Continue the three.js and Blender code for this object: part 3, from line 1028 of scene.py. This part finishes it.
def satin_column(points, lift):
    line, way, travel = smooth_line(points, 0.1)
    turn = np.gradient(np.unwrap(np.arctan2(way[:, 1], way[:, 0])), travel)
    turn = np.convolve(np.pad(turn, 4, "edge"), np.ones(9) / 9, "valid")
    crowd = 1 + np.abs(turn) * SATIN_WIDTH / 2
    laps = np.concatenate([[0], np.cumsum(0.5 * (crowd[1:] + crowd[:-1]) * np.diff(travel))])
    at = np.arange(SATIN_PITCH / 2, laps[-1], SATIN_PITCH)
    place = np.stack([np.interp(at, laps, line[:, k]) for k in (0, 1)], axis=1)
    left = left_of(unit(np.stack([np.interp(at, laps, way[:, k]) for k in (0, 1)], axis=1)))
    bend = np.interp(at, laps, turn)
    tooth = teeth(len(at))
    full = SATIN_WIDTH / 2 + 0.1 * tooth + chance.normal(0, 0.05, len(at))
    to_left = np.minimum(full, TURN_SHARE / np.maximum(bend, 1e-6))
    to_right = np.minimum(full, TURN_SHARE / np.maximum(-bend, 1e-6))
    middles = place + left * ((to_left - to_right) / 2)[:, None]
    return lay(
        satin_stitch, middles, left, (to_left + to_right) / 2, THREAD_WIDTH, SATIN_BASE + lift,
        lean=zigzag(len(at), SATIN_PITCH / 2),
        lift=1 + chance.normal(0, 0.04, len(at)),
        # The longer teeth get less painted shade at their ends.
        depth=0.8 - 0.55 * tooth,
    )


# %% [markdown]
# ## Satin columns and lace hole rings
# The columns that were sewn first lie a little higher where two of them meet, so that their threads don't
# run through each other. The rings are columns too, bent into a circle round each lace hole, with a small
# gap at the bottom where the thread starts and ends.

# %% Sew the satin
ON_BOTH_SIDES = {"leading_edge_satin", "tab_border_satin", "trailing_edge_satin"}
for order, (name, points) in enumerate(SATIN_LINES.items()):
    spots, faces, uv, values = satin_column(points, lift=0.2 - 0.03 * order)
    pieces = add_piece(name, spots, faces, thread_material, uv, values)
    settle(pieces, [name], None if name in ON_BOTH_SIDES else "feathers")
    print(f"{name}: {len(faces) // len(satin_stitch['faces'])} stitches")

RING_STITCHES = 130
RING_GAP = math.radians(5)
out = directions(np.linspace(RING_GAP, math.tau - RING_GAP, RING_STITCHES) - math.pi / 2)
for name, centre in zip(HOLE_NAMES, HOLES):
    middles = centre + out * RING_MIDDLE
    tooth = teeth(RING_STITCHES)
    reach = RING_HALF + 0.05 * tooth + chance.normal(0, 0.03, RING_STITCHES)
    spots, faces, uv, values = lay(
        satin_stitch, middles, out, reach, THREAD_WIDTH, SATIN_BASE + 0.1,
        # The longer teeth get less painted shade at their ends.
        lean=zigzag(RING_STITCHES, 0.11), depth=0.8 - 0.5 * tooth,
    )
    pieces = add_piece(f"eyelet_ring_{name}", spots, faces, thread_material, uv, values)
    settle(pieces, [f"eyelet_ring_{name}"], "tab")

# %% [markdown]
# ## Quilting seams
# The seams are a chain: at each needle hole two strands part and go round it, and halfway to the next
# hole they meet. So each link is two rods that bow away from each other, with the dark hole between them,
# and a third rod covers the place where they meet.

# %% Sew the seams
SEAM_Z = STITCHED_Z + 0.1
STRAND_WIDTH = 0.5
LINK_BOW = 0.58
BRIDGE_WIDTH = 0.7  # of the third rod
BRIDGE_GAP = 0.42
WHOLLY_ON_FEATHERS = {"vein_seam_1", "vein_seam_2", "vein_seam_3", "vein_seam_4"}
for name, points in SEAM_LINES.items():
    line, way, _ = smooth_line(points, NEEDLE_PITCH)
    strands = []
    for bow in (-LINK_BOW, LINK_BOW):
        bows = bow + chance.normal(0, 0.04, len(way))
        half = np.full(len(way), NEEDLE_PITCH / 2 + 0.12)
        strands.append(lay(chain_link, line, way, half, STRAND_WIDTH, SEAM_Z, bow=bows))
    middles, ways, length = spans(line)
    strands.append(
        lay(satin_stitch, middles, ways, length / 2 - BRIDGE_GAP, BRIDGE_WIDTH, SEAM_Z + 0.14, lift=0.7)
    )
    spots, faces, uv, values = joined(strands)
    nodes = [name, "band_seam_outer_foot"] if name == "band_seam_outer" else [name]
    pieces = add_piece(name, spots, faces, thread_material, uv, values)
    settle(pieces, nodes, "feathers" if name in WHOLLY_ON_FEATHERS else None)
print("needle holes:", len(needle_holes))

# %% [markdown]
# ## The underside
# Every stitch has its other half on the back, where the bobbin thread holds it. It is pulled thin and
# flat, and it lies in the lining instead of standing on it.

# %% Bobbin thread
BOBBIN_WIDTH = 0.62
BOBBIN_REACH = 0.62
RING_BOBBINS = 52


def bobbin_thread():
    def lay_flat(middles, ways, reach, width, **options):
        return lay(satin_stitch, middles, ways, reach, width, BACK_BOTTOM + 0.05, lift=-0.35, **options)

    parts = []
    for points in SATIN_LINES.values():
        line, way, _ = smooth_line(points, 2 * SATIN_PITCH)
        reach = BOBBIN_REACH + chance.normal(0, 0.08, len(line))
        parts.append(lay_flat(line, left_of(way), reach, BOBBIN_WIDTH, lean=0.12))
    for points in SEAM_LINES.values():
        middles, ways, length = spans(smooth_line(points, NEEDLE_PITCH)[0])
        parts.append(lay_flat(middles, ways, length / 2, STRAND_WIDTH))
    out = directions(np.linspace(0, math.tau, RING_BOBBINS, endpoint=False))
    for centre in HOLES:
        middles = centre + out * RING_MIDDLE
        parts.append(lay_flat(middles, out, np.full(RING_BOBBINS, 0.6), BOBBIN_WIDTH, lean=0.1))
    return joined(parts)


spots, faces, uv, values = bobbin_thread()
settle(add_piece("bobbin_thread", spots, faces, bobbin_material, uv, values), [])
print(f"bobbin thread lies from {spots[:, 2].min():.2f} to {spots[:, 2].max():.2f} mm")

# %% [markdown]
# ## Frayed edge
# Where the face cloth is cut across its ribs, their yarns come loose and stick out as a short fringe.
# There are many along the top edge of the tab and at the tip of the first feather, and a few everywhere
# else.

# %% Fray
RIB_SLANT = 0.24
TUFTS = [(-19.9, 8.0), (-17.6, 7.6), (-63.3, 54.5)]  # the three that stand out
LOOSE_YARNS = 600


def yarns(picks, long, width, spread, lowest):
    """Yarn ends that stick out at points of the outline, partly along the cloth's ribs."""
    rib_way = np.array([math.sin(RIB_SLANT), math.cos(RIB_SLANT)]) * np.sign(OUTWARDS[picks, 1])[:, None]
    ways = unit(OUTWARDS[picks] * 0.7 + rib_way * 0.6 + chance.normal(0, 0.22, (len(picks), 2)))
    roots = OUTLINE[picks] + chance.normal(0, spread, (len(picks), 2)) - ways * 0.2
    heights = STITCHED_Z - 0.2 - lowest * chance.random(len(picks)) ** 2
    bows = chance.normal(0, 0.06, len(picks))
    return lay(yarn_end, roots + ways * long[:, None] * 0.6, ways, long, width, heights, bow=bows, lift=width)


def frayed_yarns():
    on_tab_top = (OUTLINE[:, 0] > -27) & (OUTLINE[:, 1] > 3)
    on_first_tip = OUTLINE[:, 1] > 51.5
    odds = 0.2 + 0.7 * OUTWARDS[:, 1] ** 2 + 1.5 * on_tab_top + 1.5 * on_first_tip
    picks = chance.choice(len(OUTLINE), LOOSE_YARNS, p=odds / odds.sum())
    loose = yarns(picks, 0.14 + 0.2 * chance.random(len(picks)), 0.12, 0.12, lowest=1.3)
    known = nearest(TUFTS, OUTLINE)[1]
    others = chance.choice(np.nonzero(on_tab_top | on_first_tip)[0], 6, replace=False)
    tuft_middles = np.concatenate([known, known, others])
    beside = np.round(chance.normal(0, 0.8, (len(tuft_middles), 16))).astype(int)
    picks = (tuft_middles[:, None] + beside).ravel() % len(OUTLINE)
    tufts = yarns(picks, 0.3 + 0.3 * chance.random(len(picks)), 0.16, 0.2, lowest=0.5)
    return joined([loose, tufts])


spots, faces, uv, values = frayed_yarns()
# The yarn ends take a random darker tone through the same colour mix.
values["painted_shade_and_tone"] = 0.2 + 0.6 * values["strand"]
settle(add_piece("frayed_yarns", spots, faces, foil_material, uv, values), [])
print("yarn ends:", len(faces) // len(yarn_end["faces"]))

* * *

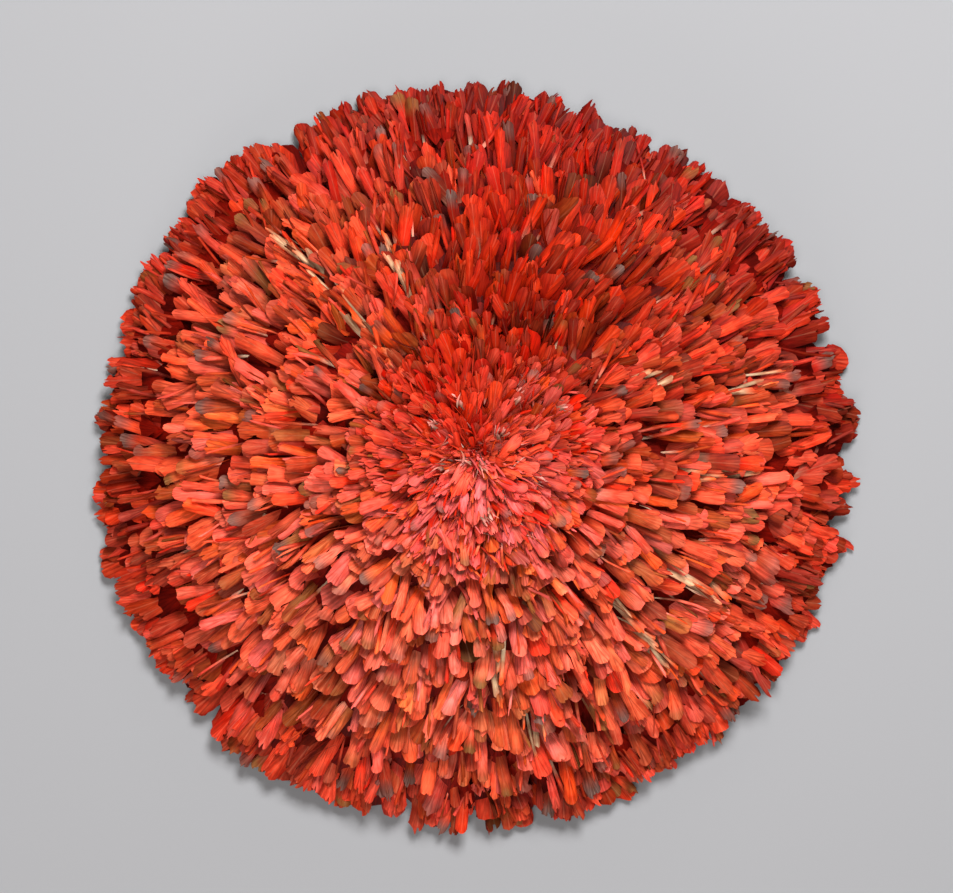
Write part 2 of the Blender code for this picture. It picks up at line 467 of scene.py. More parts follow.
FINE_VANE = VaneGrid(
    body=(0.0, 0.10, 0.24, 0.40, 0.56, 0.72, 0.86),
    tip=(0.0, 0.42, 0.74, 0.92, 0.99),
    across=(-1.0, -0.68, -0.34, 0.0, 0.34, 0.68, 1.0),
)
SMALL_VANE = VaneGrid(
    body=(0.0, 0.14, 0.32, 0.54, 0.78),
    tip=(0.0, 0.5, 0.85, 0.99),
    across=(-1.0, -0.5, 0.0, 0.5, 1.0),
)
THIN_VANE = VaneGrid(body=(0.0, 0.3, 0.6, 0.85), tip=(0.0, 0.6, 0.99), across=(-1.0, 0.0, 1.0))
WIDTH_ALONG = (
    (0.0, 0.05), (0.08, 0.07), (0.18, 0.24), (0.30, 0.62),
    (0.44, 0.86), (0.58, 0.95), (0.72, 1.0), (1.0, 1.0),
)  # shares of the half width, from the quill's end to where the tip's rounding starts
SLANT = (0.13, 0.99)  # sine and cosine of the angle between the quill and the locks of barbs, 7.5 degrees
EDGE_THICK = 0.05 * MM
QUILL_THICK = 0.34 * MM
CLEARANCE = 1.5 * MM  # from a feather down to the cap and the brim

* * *

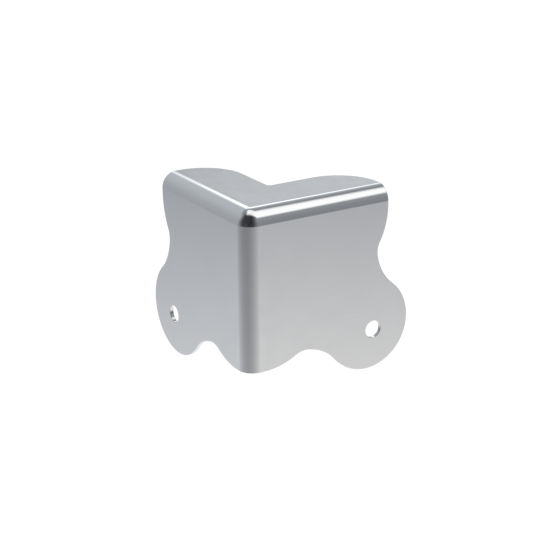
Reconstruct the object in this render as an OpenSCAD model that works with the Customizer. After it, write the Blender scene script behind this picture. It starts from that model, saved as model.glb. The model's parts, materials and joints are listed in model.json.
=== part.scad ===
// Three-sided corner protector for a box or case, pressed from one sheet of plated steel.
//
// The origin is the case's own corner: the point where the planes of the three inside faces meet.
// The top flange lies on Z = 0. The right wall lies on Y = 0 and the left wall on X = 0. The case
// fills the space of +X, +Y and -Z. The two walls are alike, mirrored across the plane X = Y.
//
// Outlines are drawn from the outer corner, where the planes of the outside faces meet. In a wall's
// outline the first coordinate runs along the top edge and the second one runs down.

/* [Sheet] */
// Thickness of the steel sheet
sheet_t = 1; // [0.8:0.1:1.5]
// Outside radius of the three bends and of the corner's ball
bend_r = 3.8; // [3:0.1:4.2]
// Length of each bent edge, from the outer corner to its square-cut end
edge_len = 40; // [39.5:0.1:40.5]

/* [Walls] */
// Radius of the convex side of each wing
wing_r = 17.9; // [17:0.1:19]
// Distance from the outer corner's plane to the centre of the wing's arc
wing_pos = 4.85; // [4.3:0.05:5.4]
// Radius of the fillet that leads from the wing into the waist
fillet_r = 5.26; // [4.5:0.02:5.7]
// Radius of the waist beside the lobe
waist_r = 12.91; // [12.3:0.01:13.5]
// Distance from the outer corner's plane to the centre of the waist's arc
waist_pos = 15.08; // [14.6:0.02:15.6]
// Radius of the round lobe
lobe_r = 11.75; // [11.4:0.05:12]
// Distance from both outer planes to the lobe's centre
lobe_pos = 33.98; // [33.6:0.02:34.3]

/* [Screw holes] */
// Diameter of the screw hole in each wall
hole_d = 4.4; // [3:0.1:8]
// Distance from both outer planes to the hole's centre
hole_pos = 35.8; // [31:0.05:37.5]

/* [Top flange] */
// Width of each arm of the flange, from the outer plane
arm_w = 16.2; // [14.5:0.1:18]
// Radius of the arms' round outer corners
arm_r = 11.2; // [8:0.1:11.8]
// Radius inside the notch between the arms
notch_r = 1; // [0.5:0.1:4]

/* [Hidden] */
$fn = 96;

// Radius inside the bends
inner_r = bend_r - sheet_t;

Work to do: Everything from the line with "Reconstruct the object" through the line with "edge_len = 40; // [39.5:0.1:40.5]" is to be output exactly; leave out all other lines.

Result for this task:
Reconstruct the object in this render as an OpenSCAD model that works with the Customizer. After it, write the Blender scene script behind this picture. It starts from that model, saved as model.glb. The model's parts, materials and joints are listed in model.json.
=== part.scad ===
// Three-sided corner protector for a box or case, pressed from one sheet of plated steel.
//
// The origin is the case's own corner: the point where the planes of the three inside faces meet.
// The top flange lies on Z = 0. The right wall lies on Y = 0 and the left wall on X = 0. The case
// fills the space of +X, +Y and -Z. The two walls are alike, mirrored across the plane X = Y.
//
// Outlines are drawn from the outer corner, where the planes of the outside faces meet. In a wall's
// outline the first coordinate runs along the top edge and the second one runs down.

/* [Sheet] */
// Thickness of the steel sheet
sheet_t = 1; // [0.8:0.1:1.5]
// Outside radius of the three bends and of the corner's ball
bend_r = 3.8; // [3:0.1:4.2]
// Length of each bent edge, from the outer corner to its square-cut end
edge_len = 40; // [39.5:0.1:40.5]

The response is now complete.